I'm not talking about spitting out detailed crashdumps, backtraces, etc. or sorting out the cause of some random segfault. That's gdb (etc.) territory. I'm talking about printing, on the way down, a complete explanation of the error, the most likely reason it happened, and what the values of those (likely very few) variables were that were directly related to the process/function/line that actually failed (depending on how much granularity your language of choice offers). Even if your users can't make sense of those messages, YOU can (in theory anyway).
If you can't do that much in the error-handling part of your code, you're doing it wrong.
When a user is entering a ticket, the system MUST automatically try to find an existing ticket for the same problem. Use very loosely matching rules that can provide a small number of most likely duplicate tickets. Allow users to say "yeah, that. that's happening to me too". Don't just dump them out, add the user to the list of submitters for that ticket
Launchpad does this. When the user submits a title for a new issue report, the system searches for other issue reports that match that title, and the user can add himself to another bug's "me too" list. Bugzilla likewise has an approval voting mechanism that lets a registered user vote for issues that affect him.

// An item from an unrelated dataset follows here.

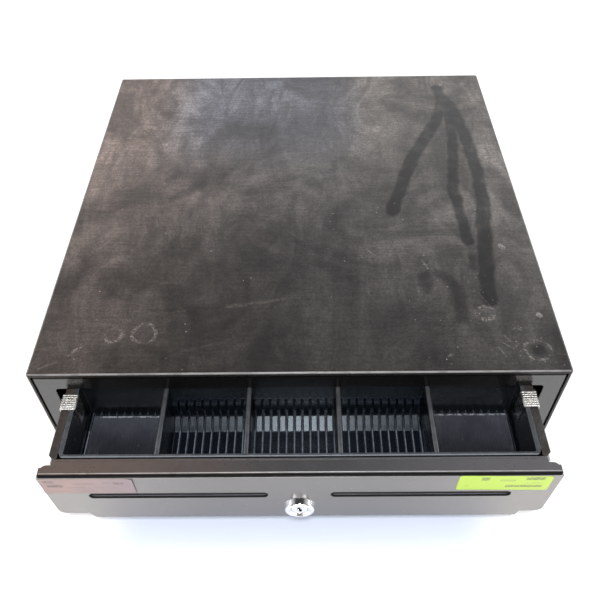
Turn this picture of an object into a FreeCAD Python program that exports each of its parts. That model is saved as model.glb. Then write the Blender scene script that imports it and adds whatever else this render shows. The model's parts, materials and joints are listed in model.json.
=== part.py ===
import FreeCAD, Part
import math
import os

# Cash drawer: a folded steel casing, a drawer on ball slides with a moulded till,
# a key lock in the drawer front, and a solenoid latch in the bay behind the drawer.
#
# Millimetres. +X is to the right, +Y to the back, +Z up. Everything is drawn with
# Y = 0 at the casing's front plane and Z = 0 under the feet. save() then moves it
# along Y so that the origin lies under the middle of the box of the whole object,
# with the drawer standing open by DRAWER_OPEN.

# ---------------------------------------------------------------- driving sizes
CASE_W = 410.0            # casing width
CASE_D = 420.0            # casing depth
HEIGHT = 100.0            # table to casing top
FOOT_H = 8.0              # rubber foot height
SHEET = 1.2               # folded steel, thick gauge
SKIN = 1.0                # cover steel
DRAWER_OPEN = 73.0        # how far the drawer stands out as drawn
DRAWER_DEPTH = 365.0      # drawer box, front wall to rear wall
FIT = 0.05                # running clearance of a shaft or a ball

# ---------------------------------------------------------------- casing
HALF_W = CASE_W / 2
COVER_BOTTOM = FOOT_H
COVER_R = 2.2             # bend radius of the cover
CORNER_CLEAR = 1.4        # keeps square sheets out of the cover's inner bends
HEM = 3.0                 # cover edge round the front
REAR_HEM = 13.0           # cover edge round the back
FRAME_GAP = 1.3           # dark joint between hem and face frame
FRAME_Y = 0.6             # face frame sits this far behind the hem
OPENING_HALF = 187.4      # drawer opening
OPENING_TOP = 81.2
OPENING_BOTTOM = 12.0
OPENING_R = 3.0
FLOOR_Z = FOOT_H + SHEET  # top of the base plate
BASE_WALL_TOP = 84.0
PANEL_Y = CASE_D - SKIN - SHEET   # inner face of the rear panel
FOOT_X = 178.0
FOOT_FRONT_Y = 32.0
FOOT_REAR_Y = 388.0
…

Along that line, techs need to be able to EASILY break up tickets into separate tickets when a user submits several issues at once (it happens frequently) or when a fix is going to require a multi-pronged approach. (possibly from several techs with different expertise)
Bugzilla does this. A "tracking bug" is an issue report that is marked as depending on several other issue reports. If a user submits an issue with multiple facets, the developers can file individual reports for each facet and set the original submission as depending on those other facets. Or if project drivers want a release to include particular features and fixes, the drivers will file an issue report that depends on those features. This lets Bugzilla spit out reports about the tree of issue reports on which a particular release depends.

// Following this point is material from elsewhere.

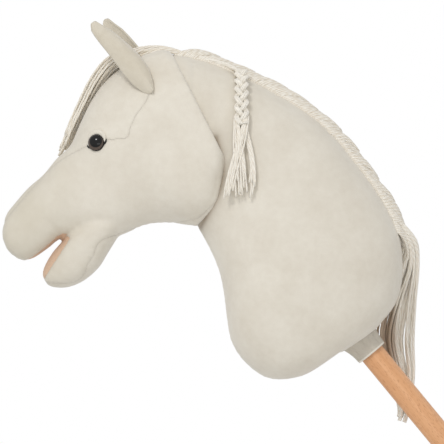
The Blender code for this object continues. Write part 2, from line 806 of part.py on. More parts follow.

Yes! I can't believe nobody has posted this yet. It's the bible on how to write a bug report, written in plain English.
No kidding!!! What do you say at this point?
Everyone always wants step by step or screen shots. Why not use a tool that give you all of that. Camtasia Studio or similar software that captures a video of the screen. Train the users to capture a video of reproducing the bug. Then have them post the video in the bug report. Other than needing plenty of storage to handle a lot of videos, this is actually quite a good solution. Any bug that is submitted without a video is returned to the submitter requesting they duplicate it. Along with fixing the bug, you are going to watch what the users click and what they do and you might actually realize that as a developer you never really understood the user before.
Very often, I have absolutely minor bugs and problems that show up briefly, in passing. Not only is it hard to spend the time to replicate and figure out exactly how/why for someone that wants a "detailed report with reproducable steps" (ick!), I'm in the middle of ... you know, _DOING_ something. So I have to go back later?
Sigh.
What have I found to be the best way to demonstrate bugs? A full screen recording of what I'm doing. I'm not being silly here.
I'm in a beta test (NDA) for a new version of a program. When I'm playing with the beta software, I turn on the video recorder, and record EVERYTHING I'm doing. That company has actually thanked me for this approach.
While using OSX, I find plenty of little things, several times a day; by the time I've realized it, it's past and done, and I can't give you details on how/why. Do I report it as best I can? Used to. Gave up as "pointless/why bother".
I've seen people in this thread saying "Log everything, let the user hit "bug!" and all details are sent to you". I've seen people say "Record everything, snapshot everything, etc". And ... that's a good first step.
But is it enough? If I have a cursor that is supposed to change as I move around, and it only sometimes changes, sometimes does not, how do I log that? How do I report it? Reproducibility is pathetically poor.
How do you record and log your interaction with something else? In theory, the same events and responses that your program is / should be doing is what you'd be recording, right? So if the recording/logging works, your program does. Right?
If I have a problem with a USB drive and a loose connector, that leads to system disasters, and the view is "Won't fix the underlying cause because a disconnected drive has to be considered completely dirty for the worst possible potential situation", even if most such cases can be proven to be no where near that worst case, then what?
If I have a problem where a system program reaches "kill -9 does not work" about once a week, then what?
If I report a bug that is closed as "duplicate of bug #y", but I cannot follow bug #y, get no status updates, no feedback, etc, then why would I bother?
Make it easy for users to submit bugs.
Make it easy for users to tell you what happened.
Never put up a panel with text that cannot be copy/pasted.
Never put up a panel that won't fit on small screens if a lot of text is displayed.
If you are getting bad reports from people, start asking, not "what caused this bug?", but "What would help you provide better information next time?".
And make it so easy for people to report bugs that they can do it one-handed.
You will get bad reports. Don't try to prevent those.
That's not how you submit a bug for the /. mod system!
(There, now you're back on-topic.)
This post © Copyrite Duggeek, all rights reversed.
oh, I thought it was a feature =)
I hit "overrated" by accident on a decent post and thought the author deserved better treatment than that... afaik that's the only way to "undo"
Users won't report minor bugs, but bugs that destroy their data are typically reported. So, always make sure any bugs destroy data.
Go to Heaven for the climate, Hell for the company -- Mark Twain
I use a template asking how to reproduce the bug, and ask the user for the exact steps. If it can't be reproduced, its marked "invalid". If it can be reproduced, we check the requirements. If the behavior violate the requirements, the bug is against the code. If the behavior does not violate the requirements but is still in need of change, we update the requirements, and check the previous step. Pretty straight forward, although it takes some work.